►

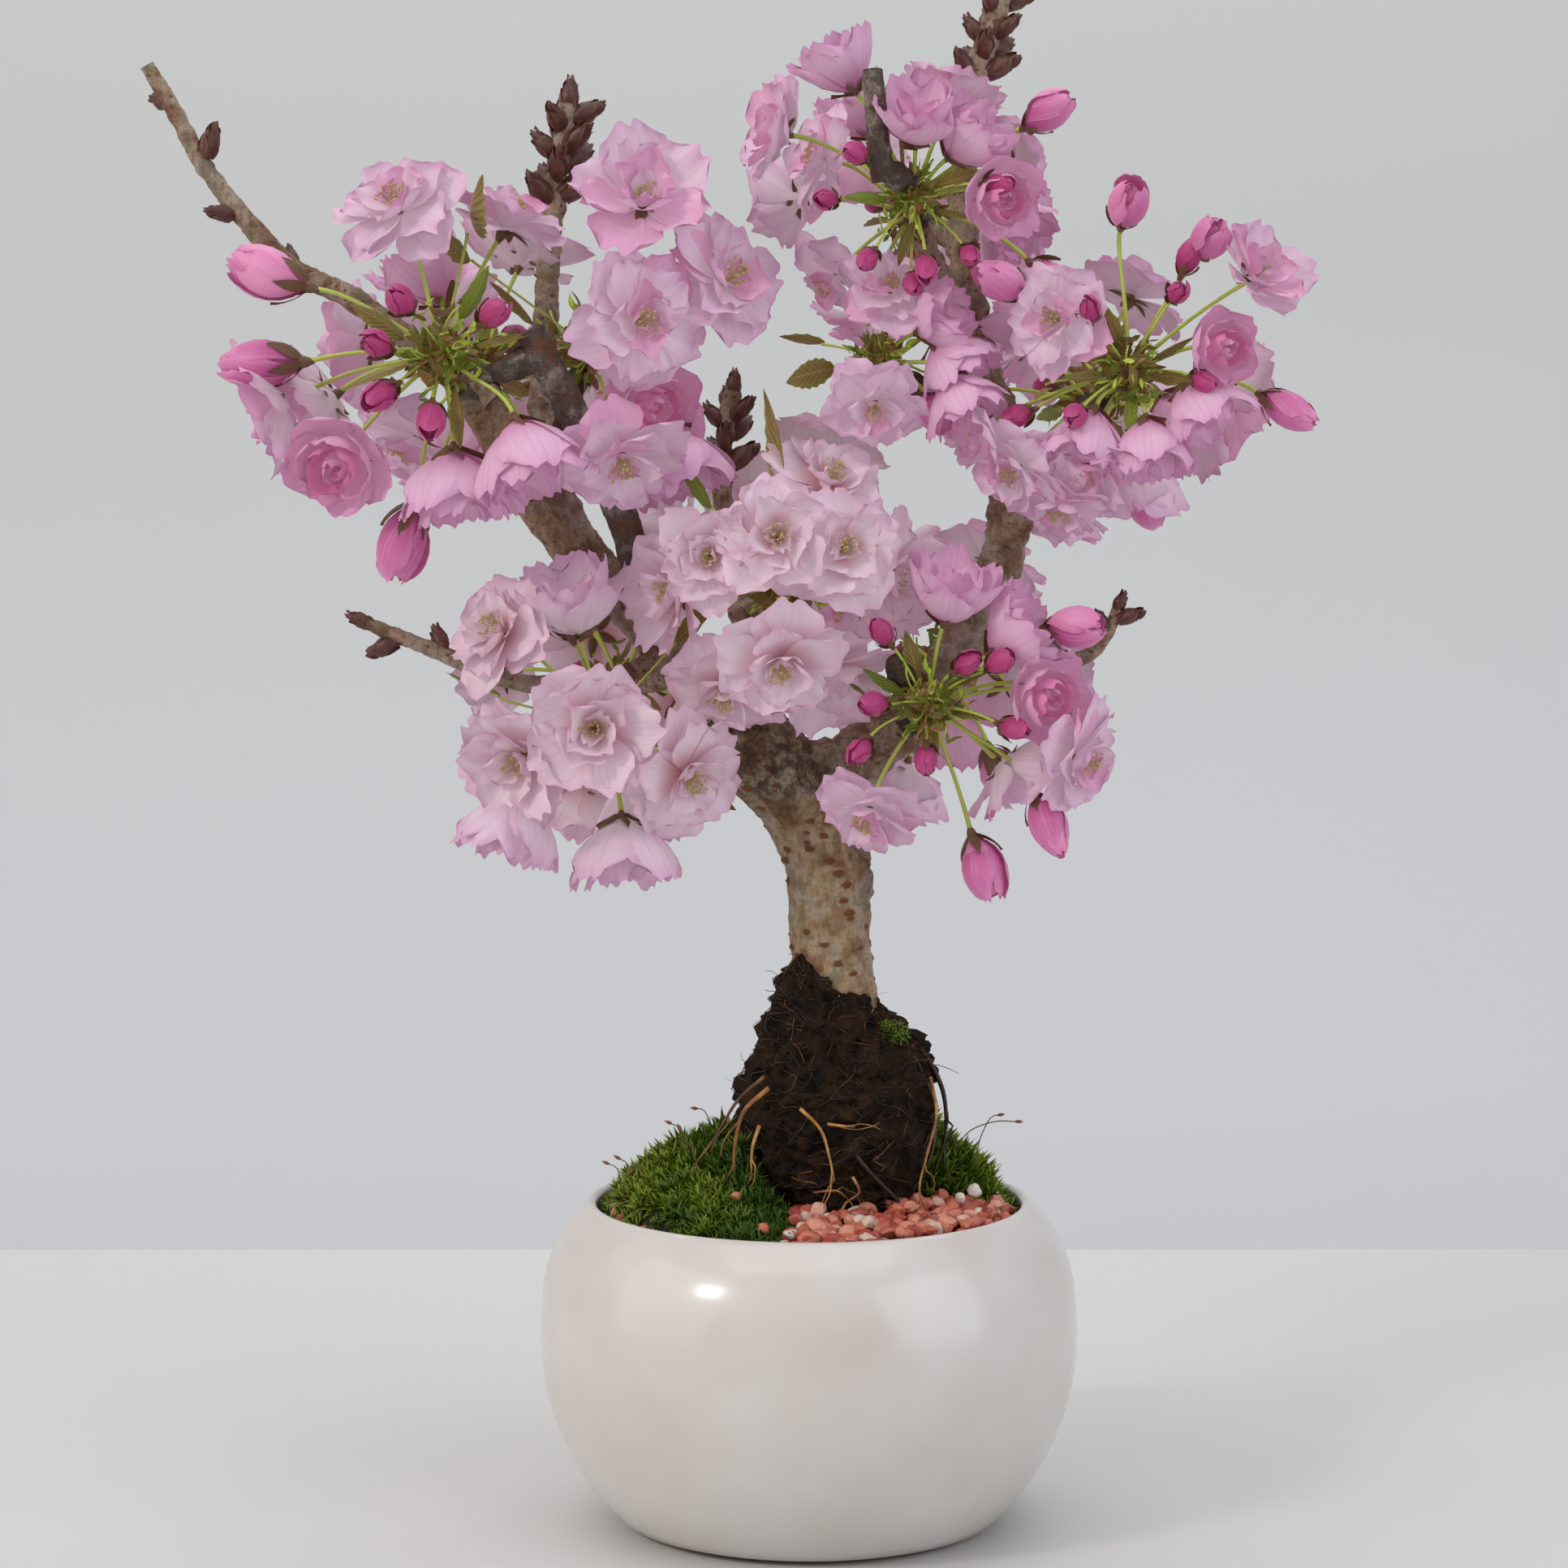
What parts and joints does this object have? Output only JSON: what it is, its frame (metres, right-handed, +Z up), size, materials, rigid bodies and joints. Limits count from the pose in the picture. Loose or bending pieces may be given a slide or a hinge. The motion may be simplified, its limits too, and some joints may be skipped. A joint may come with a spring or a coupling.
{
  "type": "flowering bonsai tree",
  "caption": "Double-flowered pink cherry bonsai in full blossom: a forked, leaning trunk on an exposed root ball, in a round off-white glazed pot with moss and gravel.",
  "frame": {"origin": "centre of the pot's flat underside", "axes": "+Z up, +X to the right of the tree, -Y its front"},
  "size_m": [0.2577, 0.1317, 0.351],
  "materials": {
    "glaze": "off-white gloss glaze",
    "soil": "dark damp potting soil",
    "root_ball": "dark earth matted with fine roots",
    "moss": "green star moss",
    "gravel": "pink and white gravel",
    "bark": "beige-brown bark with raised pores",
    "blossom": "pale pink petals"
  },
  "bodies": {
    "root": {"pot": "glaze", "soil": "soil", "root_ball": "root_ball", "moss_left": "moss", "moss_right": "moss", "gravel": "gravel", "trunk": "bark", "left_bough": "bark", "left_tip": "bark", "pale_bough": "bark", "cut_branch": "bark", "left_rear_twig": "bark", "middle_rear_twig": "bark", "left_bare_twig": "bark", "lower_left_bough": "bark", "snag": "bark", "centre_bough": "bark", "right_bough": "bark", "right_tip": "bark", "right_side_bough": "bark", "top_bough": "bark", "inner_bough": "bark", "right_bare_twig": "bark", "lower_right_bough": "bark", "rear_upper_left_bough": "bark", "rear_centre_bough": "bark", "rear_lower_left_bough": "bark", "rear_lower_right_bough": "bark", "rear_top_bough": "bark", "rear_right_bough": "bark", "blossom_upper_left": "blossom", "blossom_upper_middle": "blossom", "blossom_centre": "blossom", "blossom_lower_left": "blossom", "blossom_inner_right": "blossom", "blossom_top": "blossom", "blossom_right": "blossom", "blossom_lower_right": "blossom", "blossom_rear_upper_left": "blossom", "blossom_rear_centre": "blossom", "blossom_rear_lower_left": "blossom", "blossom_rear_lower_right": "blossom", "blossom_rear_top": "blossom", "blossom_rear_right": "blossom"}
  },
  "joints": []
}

◄

▸ **REQUEST**
Reproduce the full listing exactly.

▸ **SOLUTION**
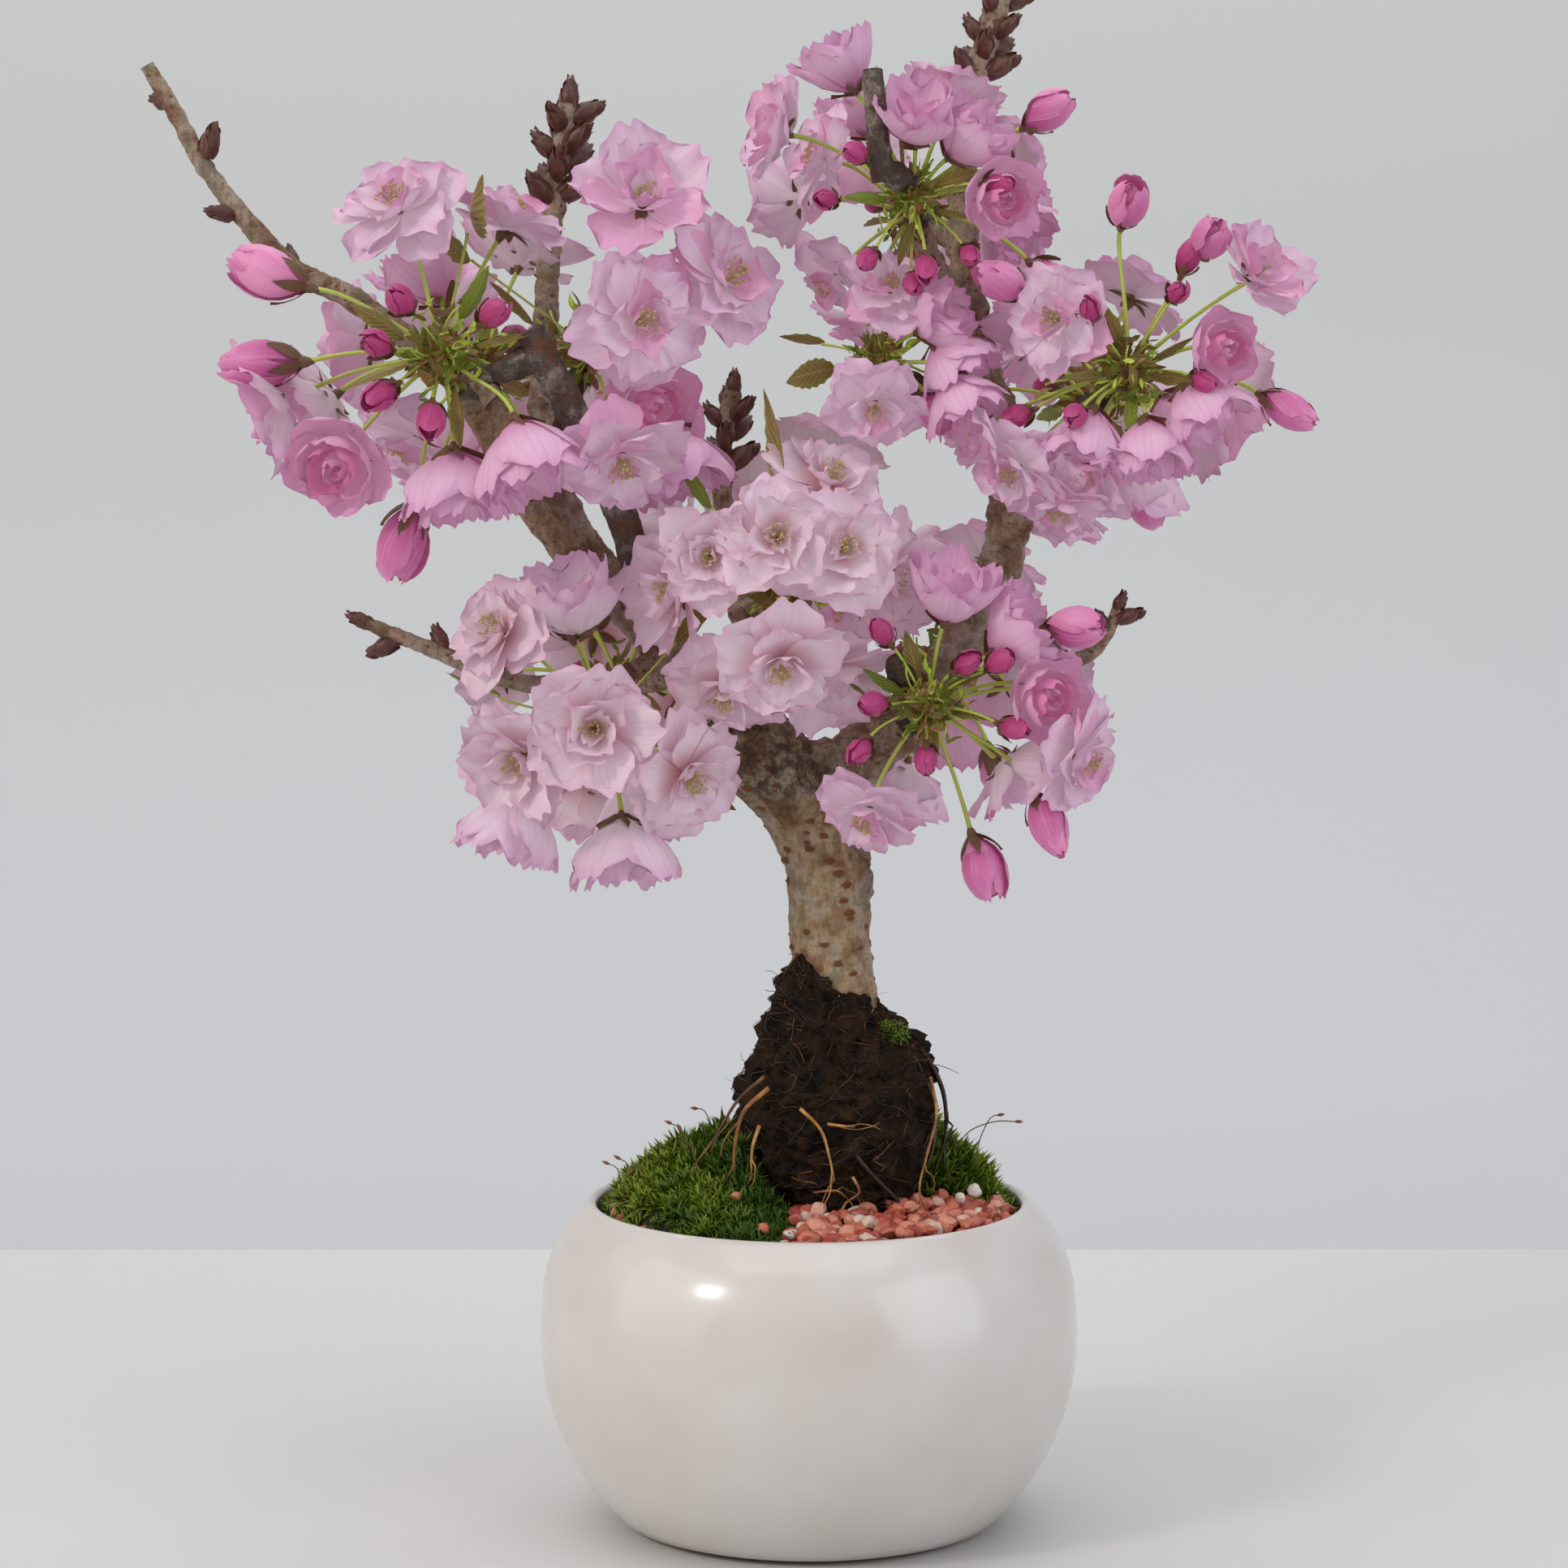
What parts and joints does this object have? Output only JSON: what it is, its frame (metres, right-handed, +Z up), size, materials, rigid bodies and joints. Limits count from the pose in the picture. Loose or bending pieces may be given a slide or a hinge. The motion may be simplified, its limits too, and some joints may be skipped. A joint may come with a spring or a coupling.
{
  "type": "flowering bonsai tree",
  "caption": "Double-flowered pink cherry bonsai in full blossom: a forked, leaning trunk on an exposed root ball, in a round off-white glazed pot with moss and gravel.",
  "frame": {"origin": "centre of the pot's flat underside", "axes": "+Z up, +X to the right of the tree, -Y its front"},
  "size_m": [0.2577, 0.1317, 0.351],
  "materials": {
    "glaze": "off-white gloss glaze",
    "soil": "dark damp potting soil",
    "root_ball": "dark earth matted with fine roots",
    "moss": "green star moss",
    "gravel": "pink and white gravel",
    "bark": "beige-brown bark with raised pores",
    "blossom": "pale pink petals"
  },
  "bodies": {
    "root": {"pot": "glaze", "soil": "soil", "root_ball": "root_ball", "moss_left": "moss", "moss_right": "moss", "gravel": "gravel", "trunk": "bark", "left_bough": "bark", "left_tip": "bark", "pale_bough": "bark", "cut_branch": "bark", "left_rear_twig": "bark", "middle_rear_twig": "bark", "left_bare_twig": "bark", "lower_left_bough": "bark", "snag": "bark", "centre_bough": "bark", "right_bough": "bark", "right_tip": "bark", "right_side_bough": "bark", "top_bough": "bark", "inner_bough": "bark", "right_bare_twig": "bark", "lower_right_bough": "bark", "rear_upper_left_bough": "bark", "rear_centre_bough": "bark", "rear_lower_left_bough": "bark", "rear_lower_right_bough": "bark", "rear_top_bough": "bark", "rear_right_bough": "bark", "blossom_upper_left": "blossom", "blossom_upper_middle": "blossom", "blossom_centre": "blossom", "blossom_lower_left": "blossom", "blossom_inner_right": "blossom", "blossom_top": "blossom", "blossom_right": "blossom", "blossom_lower_right": "blossom", "blossom_rear_upper_left": "blossom", "blossom_rear_centre": "blossom", "blossom_rear_lower_left": "blossom", "blossom_rear_lower_right": "blossom", "blossom_rear_top": "blossom", "blossom_rear_right": "blossom"}
  },
  "joints": []
}